Подскакиваю на ноги и наспех натягиваю спортивные штаны и футболку. Я похож на мальчишку, который всю ночь ждал наступления утра, чтобы первым делом броситься к новогодней ёлке и распаковывать свои подарки. Сбегаю вниз по лестнице и моментально замираю, увидев на полу разломанный напополам деревянный поднос, разбитое белое блюдо и рассыпанное по полу домашнее овсяное печенье.
«Не кексы, — думается мне. — Уже хорошо».
Из комнаты, где все эти дни находилась Адель, доносится чей-то голос.
Мама?
Зоя?
Настя в семь утра?
Или сама Адель?
Мое сердце в груди бьется едва слышно, ноги бесшумно и осторожно ведут к распахнутой двери.
— Ох, милая моя, как же я рада, — щебечет полушепотом мама, сидя у кровати Адель. Зоя сидит у её ног и делает легкий массаж ступней, а отец ставит капельницу. — Ты здесь, Адель. Ты с нами.
— Ника, потише, — предупреждает отец. — Она только начинает приходить в себя.
Тихонько стучу, дав о себе знать. Мама с Зоей тотчас оборачиваются и улыбаются так радостно и счастливо, как никогда раньше.
— Родной, она очнулась! — говорит мама шепотом, хотя заметно, как сильно ей хочется закричать. — Адель очнулась!
С трудом сглатываю и медленно захожу в комнату. Успокаиваю себя, как придурок: на полу в коридоре валялись не кексы из сна, а печенье, а значит и Адель меня не забыла. Не забыла. Нас она не забыла.
— Голова, — произносит она сдавленным голоском и закрывает глаза, — кружится.

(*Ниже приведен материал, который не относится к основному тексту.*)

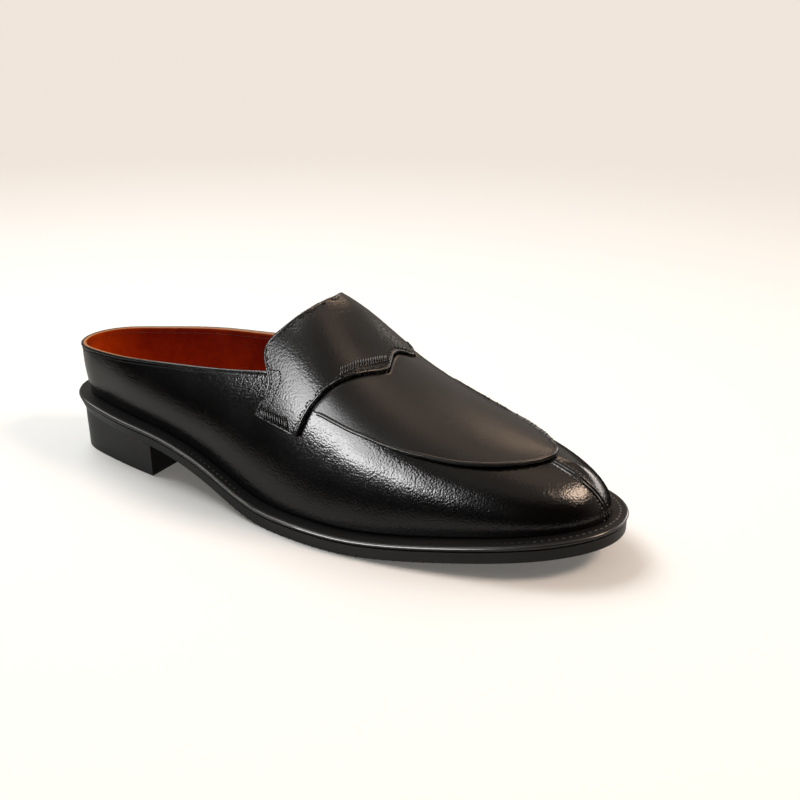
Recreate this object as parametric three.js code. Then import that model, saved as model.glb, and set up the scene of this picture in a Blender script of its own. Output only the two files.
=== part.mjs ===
// Mule loafer for the right foot: a welted leather upper with a saddle strap and a raised apron,
// open behind at a low collar, on a flat rubber sole with a low heel.
// Millimetres, +Z up, +X toward the toe, +Y toward the inner side of the foot.

import * as THREE from 'three';
import { mergeVertices } from 'three/addons/utils/BufferGeometryUtils.js';

// Driving dimensions
const SOLE_LENGTH = 302;
const HEEL_END_RADIUS = 25; // plan radius of the very back of the sole
const TOE_END_RADIUS = 28; // plan radius of the very tip of the toe
const HEEL_BREAST = 68; // from the back of the sole to the front face of the heel
const OUTSOLE = 4.9;
const WELT = 3;
const INSOLE = 3;
const UPPER_WALL = 2;
const GAP = 0.3; // clear space between pieces that touch
const PROUD_GAP = 0.4; // clear space under the apron and the strap
const WELT_UNDER_UPPER = 4.5; // how far the welt runs in under the wall of the upper
const INSOLE_CLEARANCE = 0.6; // between the insole and the wall round it
const APRON_PROUD = 1.6; // thickness of the apron over the wall of the upper
const STRAP_PROUD = 2.4; // thickness of the folded strap over the wall of the upper
const WELT_EASE = 0.9; // easing of the welt's outer edge
const HEEL_TAPER = 0.8; // how much narrower the heel is at the ground, each side

// Number of steps along each piece
const SOLE_STEPS = 56;
const HEEL_STEPS = 16;
const WELT_STEPS = 100;
const QUARTER_ROWS = 22;
const VAMP_ROWS = 30;
const WALL_COLUMNS_LOW = 7; // from the welt up to the collar
const WALL_COLUMNS_HIGH = 8; // from the collar up to the ridge of the instep
const STRAP_ROWS = 12;
const STRAP_COLUMNS = 14;
const APRON_ROWS = 22;
const APRON_COLUMNS = 10;

// Plan of the sole: where its middle lies and half its width
const SOLE_PLAN = [
  { x: 12, middle: 0.1, half: 21.6 },
  { x: 28, middle: 0.4, half: 27.9 },
  { x: 50, middle: 0.4, half: 33 },
  { x: 75, middle: -1, half: 35.6 },
  { x: 100, middle: -3.8, half: 37.1 },
  { x: 125, middle: -7.3, half: 39.6 },
  { x: 150, middle: -9.6, half: 43.2 },
  { x: 175, middle: -9.2, half: 47 },
  { x: 200, middle: -6.4, half: 49.2 },
  { x: 225, middle: -3.4, half: 48.2 },
  { x: 250, middle: -1.4, half: 44.4 },
  { x: 272, middle: -0.9, half: 37.2 },
  { x: 290, middle: -0.9, half: 25 },
];
const TOE_TIP_MIDDLE = -0.5;

// Underside of the outsole seen from the side: heel seat, waist, flat tread and toe spring
const UNDERSIDE = [
  { x: 0, z: 22.8, slope: -0.13 },
  { x: 40, z: 18.7, slope: -0.08 },
  { x: 74, z: 16.4, slope: -0.12 },
  { x: 108, z: 9.7, slope: -0.26 },
  { x: 150, z: 0, slope: 0 },
  { x: 184, z: 0, slope: 0 },
  { x: 230, z: 3.7, slope: 0.13 },
  { x: 302, z: 12.8, slope: 0.1 },
];

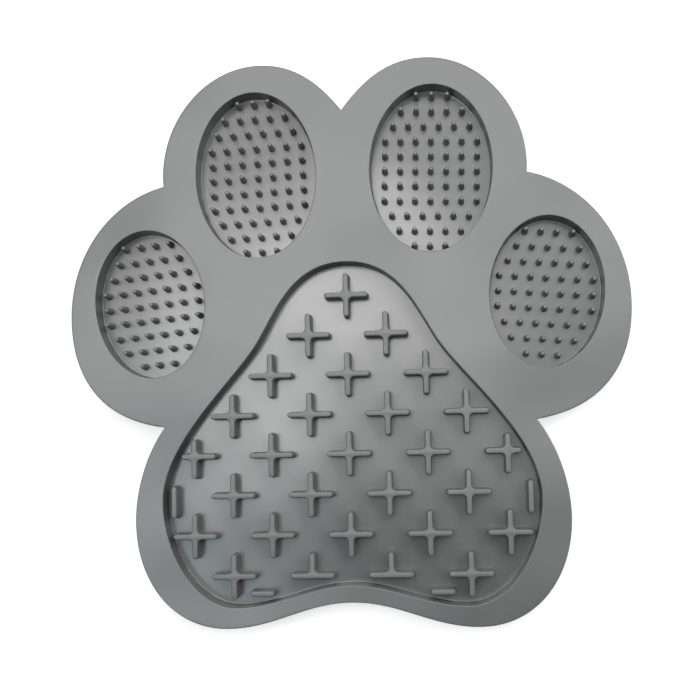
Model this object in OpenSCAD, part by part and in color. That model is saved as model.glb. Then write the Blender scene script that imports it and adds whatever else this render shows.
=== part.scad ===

— Скоро это пройдет, — говорит отец и садится рядом с ней. — Ты спала девять дней. Ты меня слышишь?
— Да.
— Отлично. Сейчас в твой организм поступает необходимое для его восстановления питание и витамины. — Вздохнув и глянув на маму, отец спрашивает: — Ты знаешь, как тебя зовут?
Веки с трудом поднимаются, а мутный взгляд фиксирует внимание на отце лишь на пару секунд.
— Адель, — отвечают её губы.
— Хорошо. Адель, а ты знаешь, кто я?
— Пить хочу.
Мама тут же бросается к графину, наливает в высокий стакан воду и берет желтую трубочку. Опускаю голову, когда отец помогает Адель сделать несколько глотков.
— Адель, ты знаешь, кто я? — повторяет он вопрос.
— Папа.
Услышав ответ, мы все тихо, но с огромным облегчением вздыхаем.
— У меня ноги тяжелые.
— Это пройдет, милая. Ты спала девять дней. Чтобы восстановиться, организму потребуется немного времени. Адель, ты помнишь всех, кто сейчас здесь находится?
— Зоя, — произносит она закрытыми глазами. — Ника.
Сложив ладони у груди, мама шепотом благодарит всевышнего.
— А меня? — не выдерживают мои нервы. Подхожу к отцу, чтобы Адель было лучше меня видно. — Меня ты помнишь?
— Знакомый голос, — произносит Адель, слегка нахмурив бровки. Приоткрыв глаза, в которых яркая зелень заметно потускнела, она долго и молчаливо смотрит на меня, после чего издает судорожный вздох. — Я не могу… Не могу вспомнить.
— Это ничего, — успокаивает отец то ли её, то ли меня, — такое случается. Со временем память восстановится. Ты провела эти девять дней не в коме, а во сне. Скоро всё придет в норму.
— Кто ты? — вдруг спрашивает Адель, с трудом взглянув на меня.
Хоть и больно это слышать, но я чертовски рад, что она вернулась. Совсем скоро в её глазах зажгутся яркие зеленые огни, а бледные губы порозовеют, как бутоны. Она будет улыбаться и радоваться каждому дню, а я просто начну сначала.
— Меня зовут Аверьян, — отвечаю, испытывая смесь досады и облегчения. — Я очень рад, что ты очнулась, Адель. Скорее поправляйся.
— Аверьян, — повторяет она шепотом, словно роется в ящичках памяти в поиске файлов, связанных со мной. — Прости, я… не могу тебя вспомнить.
— Это ничего. Главное, что ты снова с нами.
— Красавица наша, Аверьян — твой брат! — говорит Зоя, поправляя одеяло. — Он много лет жил в Америке и теперь вернулся домой.
— …Брат? — уточняет Адель, хмуря бровки.
— Да, он наш с Кириллом сын, — говорит мама, глянув на меня, — а значит, твой брат. Мы рассказывали тебе о нем. Забыла?
— Ника, — укоризненно говорит ей отец. — Не сейчас.
— Хорошо-хорошо!
— Брат, — произносит Адель снова, и на мгновение мне кажется, что эта новость расстраивает мою «сестру».